Google Takeout gives you a one-time dump. IMAP clients give you a live view but nothing persisted. MailArchive sits in between: it continuously syncs your Gmail to plain .eml files on a Kubernetes PVC, builds a searchable Whoosh index across everything, and wraps it in a three-pane web UI with virtual scrolling, attachment downloads, and bulk export. Your email lives on your own storage, in an open format, importable into any client.

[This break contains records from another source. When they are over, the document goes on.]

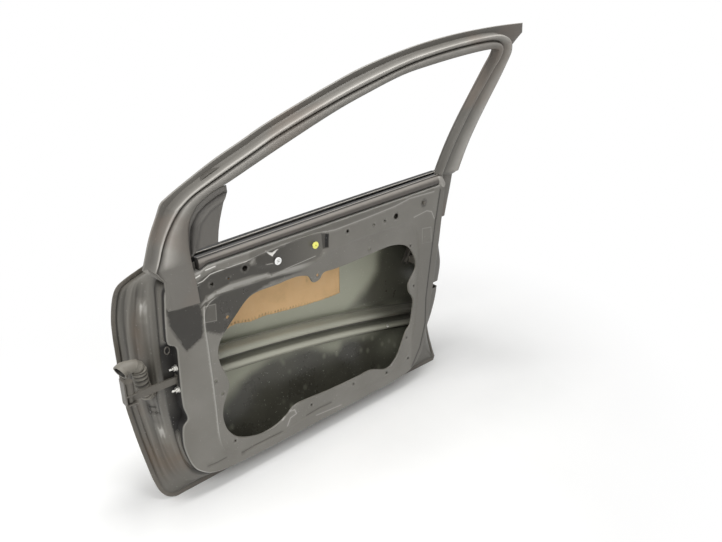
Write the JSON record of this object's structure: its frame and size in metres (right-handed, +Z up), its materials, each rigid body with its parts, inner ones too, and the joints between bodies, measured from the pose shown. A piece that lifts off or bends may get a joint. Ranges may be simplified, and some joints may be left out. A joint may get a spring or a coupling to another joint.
{
  "type": "car door shell",
  "caption": "Bare right-hand front door shell of a small hatchback: pressed inner panel with access opening, outer skin, window frame, side beam, door check arm and wiring boot.",
  "frame": {"origin": "centre of the upper hinge seat on the front face of the inner panel", "axes": "+X towards the rear of the car along the sill, +Y outboard through the skin, +Z up; the door is stored upright as it hangs"},
  "size_m": [1.2441, 0.2543, 1.1275],
  "materials": {
    "sprayed_grey_paint": "uneven sprayed grey, satin",
    "green_grey_primer": "bare primer, satin",
    "black_rubber": "matt",
    "zinc_plate": "bright zinc",
    "dark_steel": "dark coated steel",
    "brown_damping_felt": "matt fibre pad",
    "white_plastic": "satin",
    "yellow_plastic": "satin",
    "black_plastic": "matt"
  },
  "bodies": {
    "shell": {"inner_panel": "sprayed_grey_paint", "outer_skin": "green_grey_primer", "window_frame": "sprayed_grey_paint", "glass_run": "black_rubber", "belt_strip_inner": "black_rubber", "belt_strip_outer": "black_rubber", "belt_rail_inner": "sprayed_grey_paint", "belt_rail_outer": "sprayed_grey_paint", "mirror_plate": "black_plastic", "side_beam": "green_grey_primer", "mastic_drop_1": "black_plastic", "mastic_drop_2": "black_plastic", "mastic_drop_3": "black_plastic", "mastic_drop_4": "black_plastic", "hinge_reinforcement_upper": "dark_steel", "hinge_reinforcement_lower": "dark_steel", "latch_reinforcement": "dark_steel", "beam_bracket_front": "dark_steel", "beam_bracket_rear": "dark_steel", "wiring_boot": "black_rubber", "wiring_elbow": "black_rubber", "wiring_plug": "black_plastic", "check_housing": "dark_steel", "check_bolt_lower": "zinc_plate", "check_bolt_upper": "zinc_plate", "damping_pad": "brown_damping_felt", "guide_channel_front": "dark_steel", "guide_channel_rear": "dark_steel", "guide_foot_front": "dark_steel", "guide_foot_rear": "dark_steel", "clip_white": "white_plastic", "clip_yellow": "yellow_plastic", "corner_nut": "zinc_plate", "earth_eyelet": "zinc_plate", "handle_reinforcement": "dark_steel"},
    "arm": {"check_arm": "dark_steel"},
    "bracket": {"check_bracket": "dark_steel", "check_pin": "zinc_plate"}
  },
  "joints": [
    {"name": "check_arm_slide", "type": "slide", "parent": "shell", "child": "arm", "axis": [1, 0, 0], "range_m": [-0.015, 0.02]},
    {"name": "check_bracket_hinge", "type": "hinge", "parent": "arm", "child": "bracket", "pos_m": [-0.05987, -0.0593, -0.177], "axis": [0, 0, 1], "range_deg": [-30, 30]}
  ]
}
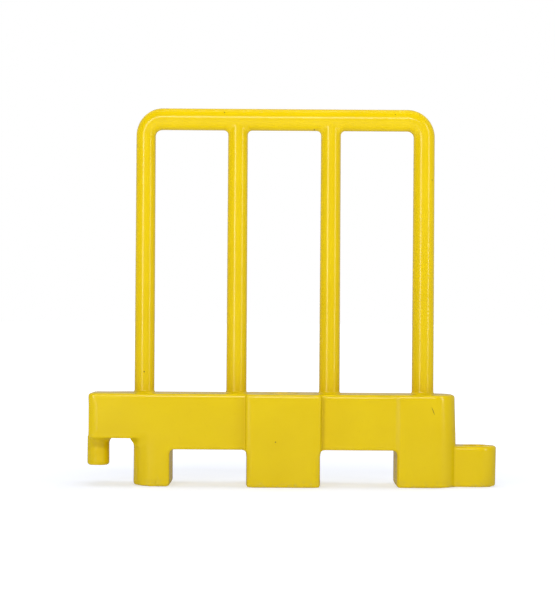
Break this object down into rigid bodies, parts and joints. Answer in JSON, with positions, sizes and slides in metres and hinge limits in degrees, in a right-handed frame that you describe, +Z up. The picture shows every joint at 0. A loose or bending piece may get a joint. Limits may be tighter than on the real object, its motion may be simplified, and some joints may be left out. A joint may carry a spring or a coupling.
{
  "type": "crowd control barrier",
  "caption": "Free-standing moulded plastic barrier: hollow footed base, tubular hoop with inner uprights, and a peg and socket that couple it to the next one.",
  "frame": {"origin": "on the ground, under the middle of the barrier's bounding box", "axes": "+X along the barrier from its peg to its socket, +Y towards the back, +Z up"},
  "size_m": [1.0866, 0.2, 1],
  "materials": {
    "moulding_yellow": "satin rotationally moulded polyethylene, coloured through, faintly rippled, with small pits and scuffs",
    "closure_yellow": "injection moulded polyethylene, a little glossier than the body",
    "plug_black": "black moulded polypropylene with a fine matt texture",
    "seal_rubber": "dark grey nitrile rubber"
  },
  "bodies": {
    "barrier": {"left_overhang_arm": "moulding_yellow", "left_leg": "moulding_yellow", "left_bridge_panel": "moulding_yellow", "middle_leg": "moulding_yellow", "right_bridge_panel": "moulding_yellow", "right_leg": "moulding_yellow", "socket_ledge": "moulding_yellow", "socket_sleeve": "moulding_yellow", "coupling_peg": "moulding_yellow", "left_outer_upright": "moulding_yellow", "left_inner_upright": "moulding_yellow", "right_inner_upright": "moulding_yellow", "right_outer_upright": "moulding_yellow", "top_rail": "moulding_yellow", "filler_insert": "closure_yellow", "drain_insert": "closure_yellow"},
    "filler_seal": {"filler_seal": "seal_rubber"},
    "filler_cap": {"filler_cap": "closure_yellow"},
    "drain_seal": {"drain_seal": "seal_rubber"},
    "drain_plug": {"drain_plug": "plug_black"}
  },
  "joints": [
    {"name": "filler_lift", "type": "slide", "parent": "barrier", "child": "filler_seal", "axis": [0, 0, 1], "range_m": [0, 0.014]},
    {"name": "filler_turn", "type": "hinge", "parent": "filler_seal", "child": "filler_cap", "pos_m": [-0.0197, 0, 0.243], "axis": [0, 0, 1], "range_deg": [0, 1260]},
    {"name": "drain_lift", "type": "slide", "parent": "barrier", "child": "drain_seal", "axis": [0, 1, 0], "range_m": [0, 0.009]},
    {"name": "drain_turn", "type": "hinge", "parent": "drain_seal", "child": "drain_plug", "pos_m": [-0.0197, 0.1, 0.031], "axis": [0, 1, 0], "range_deg": [0, 1080]}
  ],
  "couplings": [
    {"joint": "filler_lift", "follows": "filler_turn", "m_per_rad": 0.0006366},
    {"joint": "drain_lift", "follows": "drain_turn", "m_per_rad": 0.0004774}
  ]
}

Version 2 adds full-text search, attachment downloads, a persistent disk-backed header cache, and bulk zip export — the pieces that turn a sync daemon into something you'd actually use day-to-day.
How it works
The backend is a FastAPI app running an IMAP sync engine, a Whoosh indexer, and an APScheduler task that fires every 24 hours. The frontend is a React SPA served by nginx. Both run as separate deployments on Kubernetes, sharing a 50Gi PVC where everything lands: the .eml files, the search index, the sync state, the header caches, and any export zips in progress.
Browser
│
▼
React SPA (nginx)
│
▼
FastAPI backend
├── IMAP sync engine (incremental, per-folder)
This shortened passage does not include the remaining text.